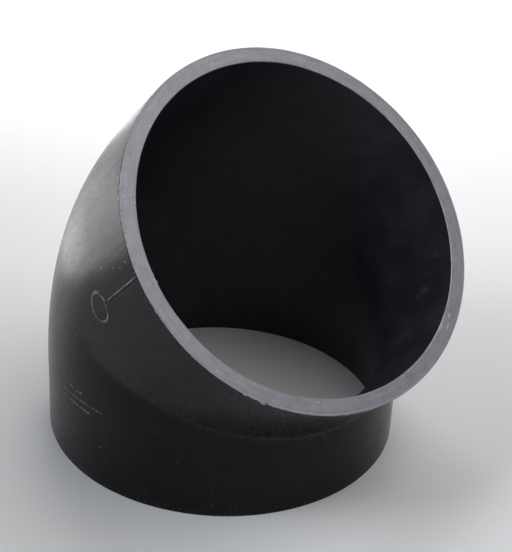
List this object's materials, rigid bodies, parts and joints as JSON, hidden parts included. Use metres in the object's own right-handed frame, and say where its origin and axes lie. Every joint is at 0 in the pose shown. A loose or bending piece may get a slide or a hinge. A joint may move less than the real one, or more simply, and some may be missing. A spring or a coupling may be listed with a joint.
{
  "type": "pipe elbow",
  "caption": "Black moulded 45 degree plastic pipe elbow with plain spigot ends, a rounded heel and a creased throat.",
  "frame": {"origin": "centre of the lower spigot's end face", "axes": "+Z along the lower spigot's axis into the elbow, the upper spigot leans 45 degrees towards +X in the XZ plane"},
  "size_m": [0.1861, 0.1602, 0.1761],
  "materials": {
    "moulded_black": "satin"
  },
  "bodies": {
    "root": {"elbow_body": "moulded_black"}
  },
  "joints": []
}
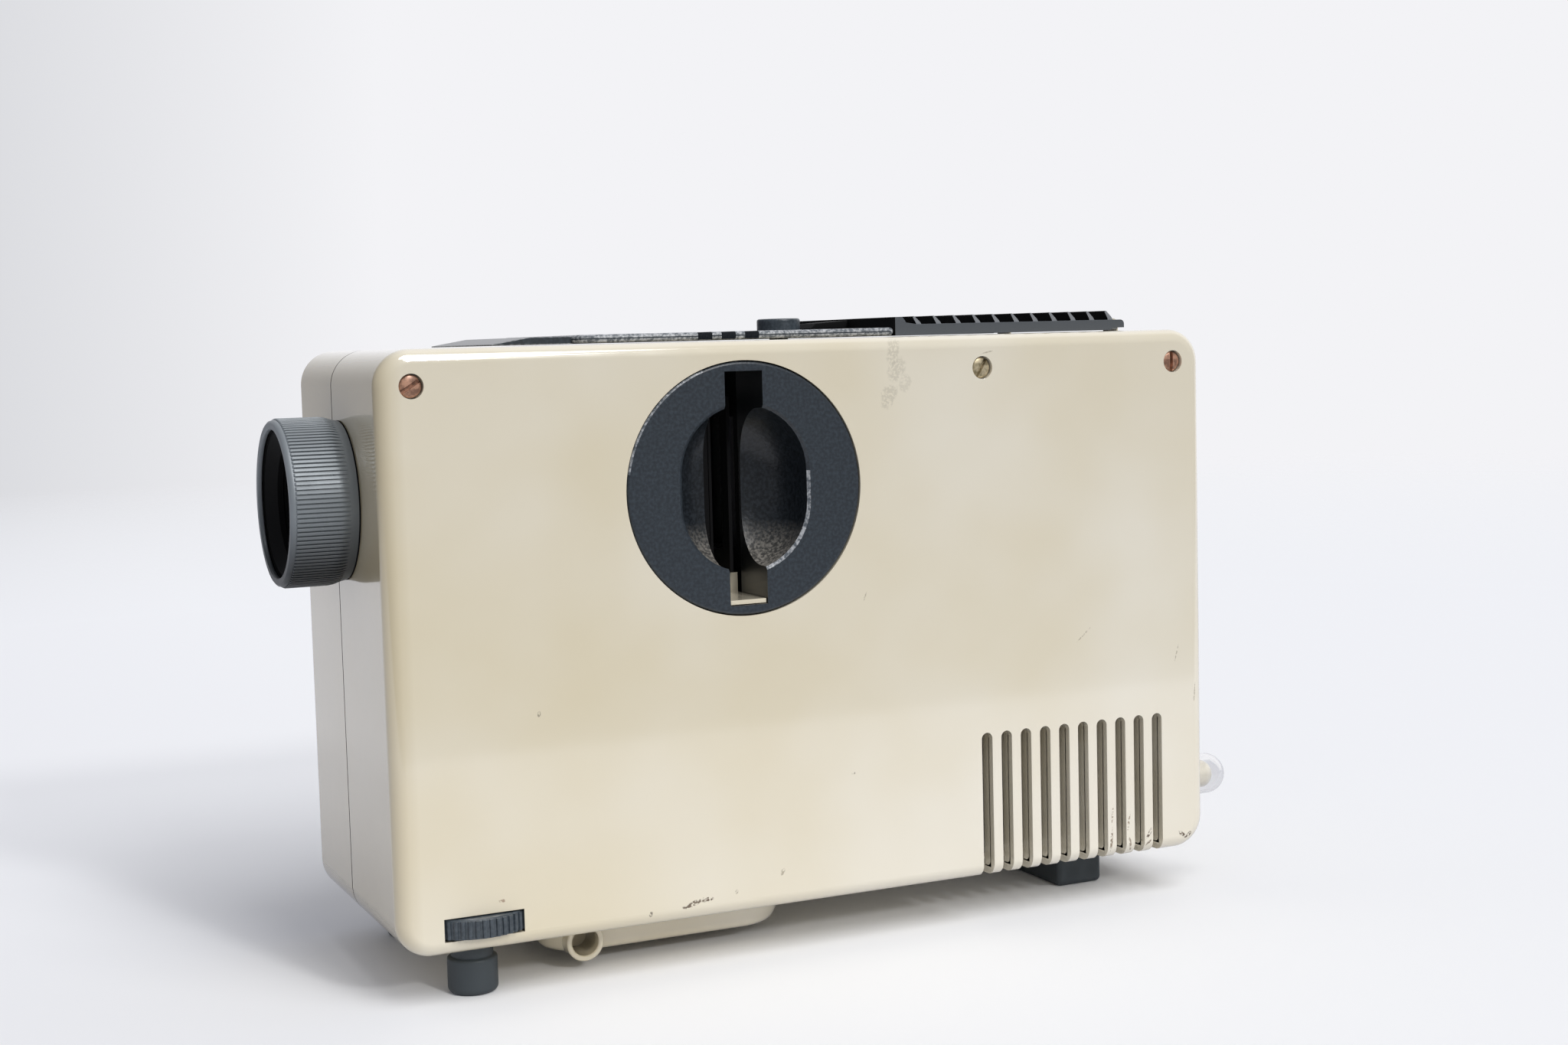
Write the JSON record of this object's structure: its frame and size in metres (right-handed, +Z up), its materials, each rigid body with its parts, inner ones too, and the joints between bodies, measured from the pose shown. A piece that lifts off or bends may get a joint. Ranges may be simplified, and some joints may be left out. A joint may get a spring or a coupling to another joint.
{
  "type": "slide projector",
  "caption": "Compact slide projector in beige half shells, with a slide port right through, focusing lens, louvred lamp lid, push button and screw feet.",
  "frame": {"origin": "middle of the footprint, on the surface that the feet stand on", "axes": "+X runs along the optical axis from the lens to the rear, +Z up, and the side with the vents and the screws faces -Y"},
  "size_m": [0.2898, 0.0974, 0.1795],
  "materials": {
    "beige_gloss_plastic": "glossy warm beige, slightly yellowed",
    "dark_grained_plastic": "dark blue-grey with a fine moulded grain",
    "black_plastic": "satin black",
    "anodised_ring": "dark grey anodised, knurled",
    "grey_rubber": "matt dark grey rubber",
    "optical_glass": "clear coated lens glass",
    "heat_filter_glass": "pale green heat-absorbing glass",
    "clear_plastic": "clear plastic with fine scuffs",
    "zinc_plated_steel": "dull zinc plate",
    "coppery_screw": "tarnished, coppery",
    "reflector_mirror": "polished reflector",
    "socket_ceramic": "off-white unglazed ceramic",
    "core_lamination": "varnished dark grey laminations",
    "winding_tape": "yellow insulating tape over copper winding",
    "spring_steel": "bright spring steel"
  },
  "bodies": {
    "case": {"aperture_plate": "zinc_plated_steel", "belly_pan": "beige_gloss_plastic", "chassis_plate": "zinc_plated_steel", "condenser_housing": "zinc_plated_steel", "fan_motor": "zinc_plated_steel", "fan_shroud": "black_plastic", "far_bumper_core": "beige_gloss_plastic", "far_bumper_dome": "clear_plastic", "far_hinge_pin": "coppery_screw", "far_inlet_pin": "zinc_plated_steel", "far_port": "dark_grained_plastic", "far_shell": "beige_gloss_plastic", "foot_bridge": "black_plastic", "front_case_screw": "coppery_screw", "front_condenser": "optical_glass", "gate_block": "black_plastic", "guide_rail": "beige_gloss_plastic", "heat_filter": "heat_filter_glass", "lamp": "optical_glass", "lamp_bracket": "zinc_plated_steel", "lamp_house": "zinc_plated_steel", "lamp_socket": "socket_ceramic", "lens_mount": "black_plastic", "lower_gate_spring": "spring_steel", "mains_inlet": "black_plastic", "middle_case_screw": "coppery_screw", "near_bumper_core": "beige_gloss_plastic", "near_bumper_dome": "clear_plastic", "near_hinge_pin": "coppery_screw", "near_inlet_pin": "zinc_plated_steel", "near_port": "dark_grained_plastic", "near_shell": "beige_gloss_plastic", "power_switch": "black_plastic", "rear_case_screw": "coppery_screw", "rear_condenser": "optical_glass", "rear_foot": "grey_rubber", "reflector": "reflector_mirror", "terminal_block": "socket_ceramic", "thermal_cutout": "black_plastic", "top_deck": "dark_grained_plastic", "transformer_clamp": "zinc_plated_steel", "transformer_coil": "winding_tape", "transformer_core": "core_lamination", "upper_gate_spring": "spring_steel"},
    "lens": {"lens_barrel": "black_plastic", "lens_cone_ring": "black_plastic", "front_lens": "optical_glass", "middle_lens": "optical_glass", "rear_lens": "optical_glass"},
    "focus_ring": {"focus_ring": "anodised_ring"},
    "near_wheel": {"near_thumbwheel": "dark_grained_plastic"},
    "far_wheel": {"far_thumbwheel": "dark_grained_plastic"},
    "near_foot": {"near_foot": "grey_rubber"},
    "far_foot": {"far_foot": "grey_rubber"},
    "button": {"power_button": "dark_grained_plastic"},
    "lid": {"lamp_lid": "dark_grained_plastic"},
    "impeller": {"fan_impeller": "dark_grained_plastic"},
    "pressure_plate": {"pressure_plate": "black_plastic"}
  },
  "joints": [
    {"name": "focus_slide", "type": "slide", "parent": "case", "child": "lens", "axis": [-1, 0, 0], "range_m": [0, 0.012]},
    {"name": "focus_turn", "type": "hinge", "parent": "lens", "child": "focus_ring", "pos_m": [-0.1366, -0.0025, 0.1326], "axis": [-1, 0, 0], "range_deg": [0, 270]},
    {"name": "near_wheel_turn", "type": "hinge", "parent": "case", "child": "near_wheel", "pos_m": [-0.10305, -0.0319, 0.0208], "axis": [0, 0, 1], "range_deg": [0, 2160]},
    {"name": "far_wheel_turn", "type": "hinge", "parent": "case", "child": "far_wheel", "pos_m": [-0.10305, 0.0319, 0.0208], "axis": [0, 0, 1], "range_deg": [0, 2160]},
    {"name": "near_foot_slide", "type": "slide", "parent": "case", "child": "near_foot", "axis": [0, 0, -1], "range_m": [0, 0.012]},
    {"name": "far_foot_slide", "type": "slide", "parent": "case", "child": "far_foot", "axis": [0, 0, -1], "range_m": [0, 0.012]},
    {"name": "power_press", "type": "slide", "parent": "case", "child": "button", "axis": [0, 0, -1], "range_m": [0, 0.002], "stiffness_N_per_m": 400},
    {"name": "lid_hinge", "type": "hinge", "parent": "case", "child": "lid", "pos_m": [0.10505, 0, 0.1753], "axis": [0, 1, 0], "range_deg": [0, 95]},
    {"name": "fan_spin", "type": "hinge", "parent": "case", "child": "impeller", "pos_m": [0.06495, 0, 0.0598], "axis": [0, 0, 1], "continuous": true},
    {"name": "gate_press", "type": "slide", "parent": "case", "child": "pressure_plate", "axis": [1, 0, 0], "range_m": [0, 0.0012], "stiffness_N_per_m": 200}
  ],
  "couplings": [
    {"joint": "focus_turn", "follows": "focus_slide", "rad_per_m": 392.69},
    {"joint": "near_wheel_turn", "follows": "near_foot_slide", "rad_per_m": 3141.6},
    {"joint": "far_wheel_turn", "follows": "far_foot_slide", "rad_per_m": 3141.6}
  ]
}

----

▶ CHALLENGE:
Print all of the entries exactly as they are written.

▶ RESPONSE BELOW:
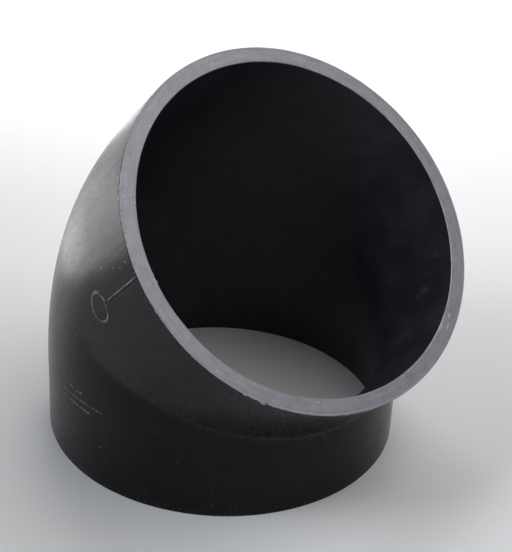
List this object's materials, rigid bodies, parts and joints as JSON, hidden parts included. Use metres in the object's own right-handed frame, and say where its origin and axes lie. Every joint is at 0 in the pose shown. A loose or bending piece may get a slide or a hinge. A joint may move less than the real one, or more simply, and some may be missing. A spring or a coupling may be listed with a joint.
{
  "type": "pipe elbow",
  "caption": "Black moulded 45 degree plastic pipe elbow with plain spigot ends, a rounded heel and a creased throat.",
  "frame": {"origin": "centre of the lower spigot's end face", "axes": "+Z along the lower spigot's axis into the elbow, the upper spigot leans 45 degrees towards +X in the XZ plane"},
  "size_m": [0.1861, 0.1602, 0.1761],
  "materials": {
    "moulded_black": "satin"
  },
  "bodies": {
    "root": {"elbow_body": "moulded_black"}
  },
  "joints": []
}
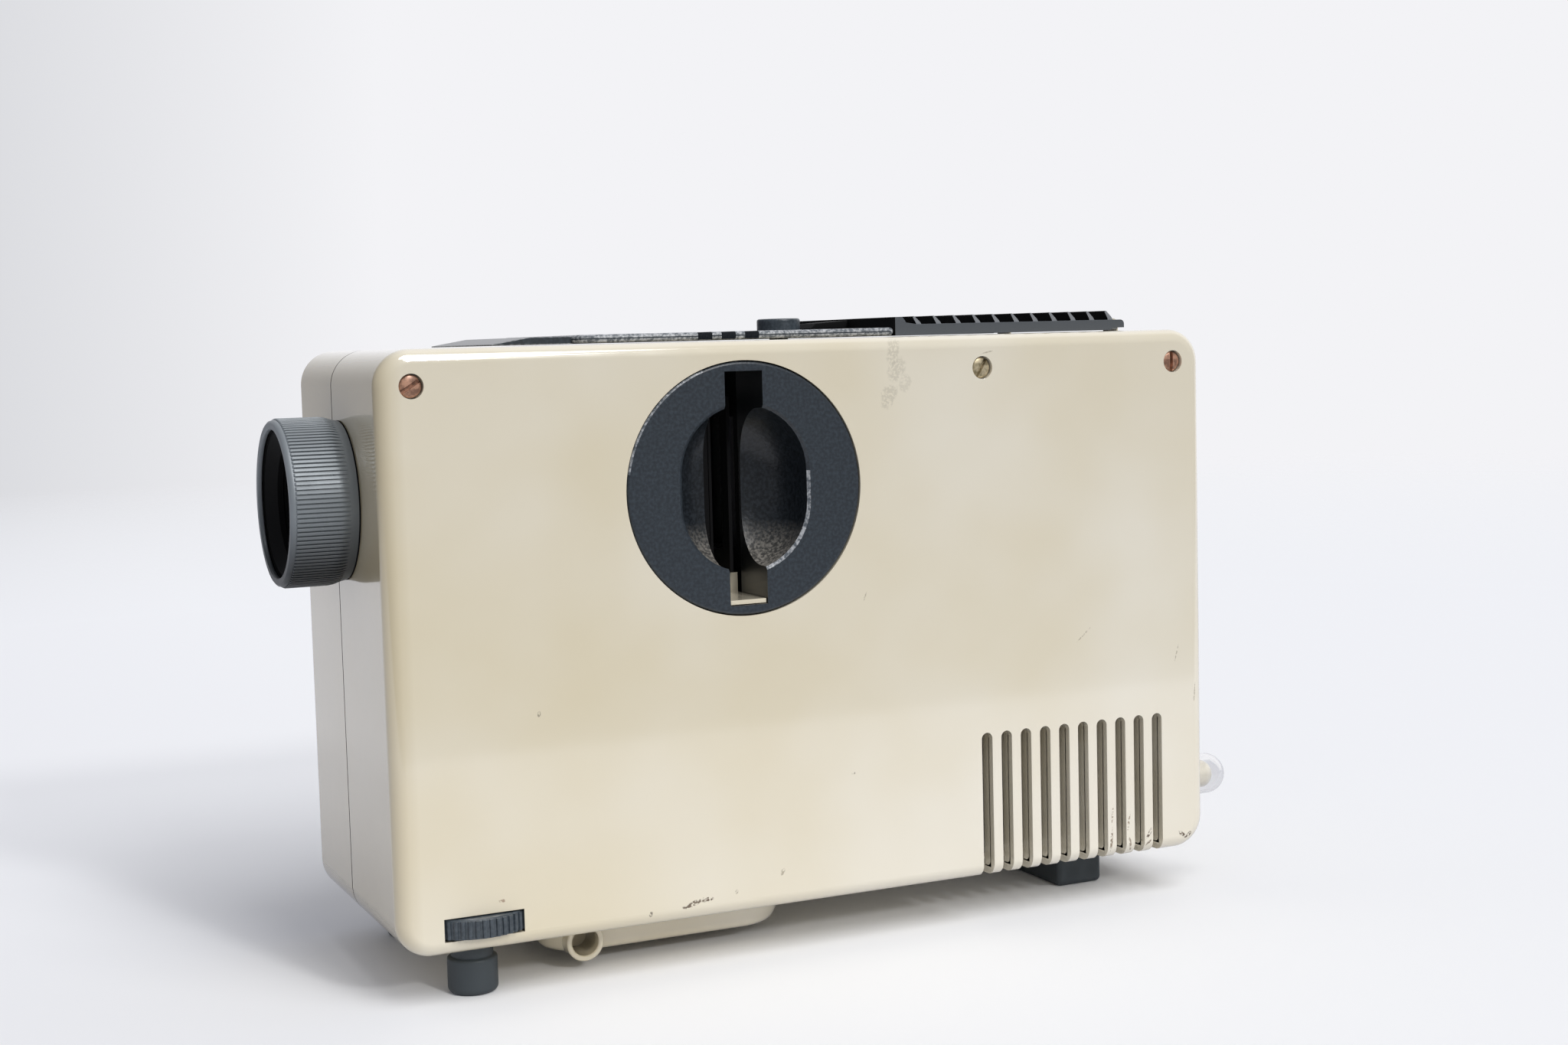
Write the JSON record of this object's structure: its frame and size in metres (right-handed, +Z up), its materials, each rigid body with its parts, inner ones too, and the joints between bodies, measured from the pose shown. A piece that lifts off or bends may get a joint. Ranges may be simplified, and some joints may be left out. A joint may get a spring or a coupling to another joint.
{
  "type": "slide projector",
  "caption": "Compact slide projector in beige half shells, with a slide port right through, focusing lens, louvred lamp lid, push button and screw feet.",
  "frame": {"origin": "middle of the footprint, on the surface that the feet stand on", "axes": "+X runs along the optical axis from the lens to the rear, +Z up, and the side with the vents and the screws faces -Y"},
  "size_m": [0.2898, 0.0974, 0.1795],
  "materials": {
    "beige_gloss_plastic": "glossy warm beige, slightly yellowed",
    "dark_grained_plastic": "dark blue-grey with a fine moulded grain",
    "black_plastic": "satin black",
    "anodised_ring": "dark grey anodised, knurled",
    "grey_rubber": "matt dark grey rubber",
    "optical_glass": "clear coated lens glass",
    "heat_filter_glass": "pale green heat-absorbing glass",
    "clear_plastic": "clear plastic with fine scuffs",
    "zinc_plated_steel": "dull zinc plate",
    "coppery_screw": "tarnished, coppery",
    "reflector_mirror": "polished reflector",
    "socket_ceramic": "off-white unglazed ceramic",
    "core_lamination": "varnished dark grey laminations",
    "winding_tape": "yellow insulating tape over copper winding",
    "spring_steel": "bright spring steel"
  },
  "bodies": {
    "case": {"aperture_plate": "zinc_plated_steel", "belly_pan": "beige_gloss_plastic", "chassis_plate": "zinc_plated_steel", "condenser_housing": "zinc_plated_steel", "fan_motor": "zinc_plated_steel", "fan_shroud": "black_plastic", "far_bumper_core": "beige_gloss_plastic", "far_bumper_dome": "clear_plastic", "far_hinge_pin": "coppery_screw", "far_inlet_pin": "zinc_plated_steel", "far_port": "dark_grained_plastic", "far_shell": "beige_gloss_plastic", "foot_bridge": "black_plastic", "front_case_screw": "coppery_screw", "front_condenser": "optical_glass", "gate_block": "black_plastic", "guide_rail": "beige_gloss_plastic", "heat_filter": "heat_filter_glass", "lamp": "optical_glass", "lamp_bracket": "zinc_plated_steel", "lamp_house": "zinc_plated_steel", "lamp_socket": "socket_ceramic", "lens_mount": "black_plastic", "lower_gate_spring": "spring_steel", "mains_inlet": "black_plastic", "middle_case_screw": "coppery_screw", "near_bumper_core": "beige_gloss_plastic", "near_bumper_dome": "clear_plastic", "near_hinge_pin": "coppery_screw", "near_inlet_pin": "zinc_plated_steel", "near_port": "dark_grained_plastic", "near_shell": "beige_gloss_plastic", "power_switch": "black_plastic", "rear_case_screw": "coppery_screw", "rear_condenser": "optical_glass", "rear_foot": "grey_rubber", "reflector": "reflector_mirror", "terminal_block": "socket_ceramic", "thermal_cutout": "black_plastic", "top_deck": "dark_grained_plastic", "transformer_clamp": "zinc_plated_steel", "transformer_coil": "winding_tape", "transformer_core": "core_lamination", "upper_gate_spring": "spring_steel"},
    "lens": {"lens_barrel": "black_plastic", "lens_cone_ring": "black_plastic", "front_lens": "optical_glass", "middle_lens": "optical_glass", "rear_lens": "optical_glass"},
    "focus_ring": {"focus_ring": "anodised_ring"},
    "near_wheel": {"near_thumbwheel": "dark_grained_plastic"},
    "far_wheel": {"far_thumbwheel": "dark_grained_plastic"},
    "near_foot": {"near_foot": "grey_rubber"},
    "far_foot": {"far_foot": "grey_rubber"},
    "button": {"power_button": "dark_grained_plastic"},
    "lid": {"lamp_lid": "dark_grained_plastic"},
    "impeller": {"fan_impeller": "dark_grained_plastic"},
    "pressure_plate": {"pressure_plate": "black_plastic"}
  },
  "joints": [
    {"name": "focus_slide", "type": "slide", "parent": "case", "child": "lens", "axis": [-1, 0, 0], "range_m": [0, 0.012]},
    {"name": "focus_turn", "type": "hinge", "parent": "lens", "child": "focus_ring", "pos_m": [-0.1366, -0.0025, 0.1326], "axis": [-1, 0, 0], "range_deg": [0, 270]},
    {"name": "near_wheel_turn", "type": "hinge", "parent": "case", "child": "near_wheel", "pos_m": [-0.10305, -0.0319, 0.0208], "axis": [0, 0, 1], "range_deg": [0, 2160]},
    {"name": "far_wheel_turn", "type": "hinge", "parent": "case", "child": "far_wheel", "pos_m": [-0.10305, 0.0319, 0.0208], "axis": [0, 0, 1], "range_deg": [0, 2160]},
    {"name": "near_foot_slide", "type": "slide", "parent": "case", "child": "near_foot", "axis": [0, 0, -1], "range_m": [0, 0.012]},
    {"name": "far_foot_slide", "type": "slide", "parent": "case", "child": "far_foot", "axis": [0, 0, -1], "range_m": [0, 0.012]},
    {"name": "power_press", "type": "slide", "parent": "case", "child": "button", "axis": [0, 0, -1], "range_m": [0, 0.002], "stiffness_N_per_m": 400},
    {"name": "lid_hinge", "type": "hinge", "parent": "case", "child": "lid", "pos_m": [0.10505, 0, 0.1753], "axis": [0, 1, 0], "range_deg": [0, 95]},
    {"name": "fan_spin", "type": "hinge", "parent": "case", "child": "impeller", "pos_m": [0.06495, 0, 0.0598], "axis": [0, 0, 1], "continuous": true},
    {"name": "gate_press", "type": "slide", "parent": "case", "child": "pressure_plate", "axis": [1, 0, 0], "range_m": [0, 0.0012], "stiffness_N_per_m": 200}
  ],
  "couplings": [
    {"joint": "focus_turn", "follows": "focus_slide", "rad_per_m": 392.69},
    {"joint": "near_wheel_turn", "follows": "near_foot_slide", "rad_per_m": 3141.6},
    {"joint": "far_wheel_turn", "follows": "far_foot_slide", "rad_per_m": 3141.6}
  ]
}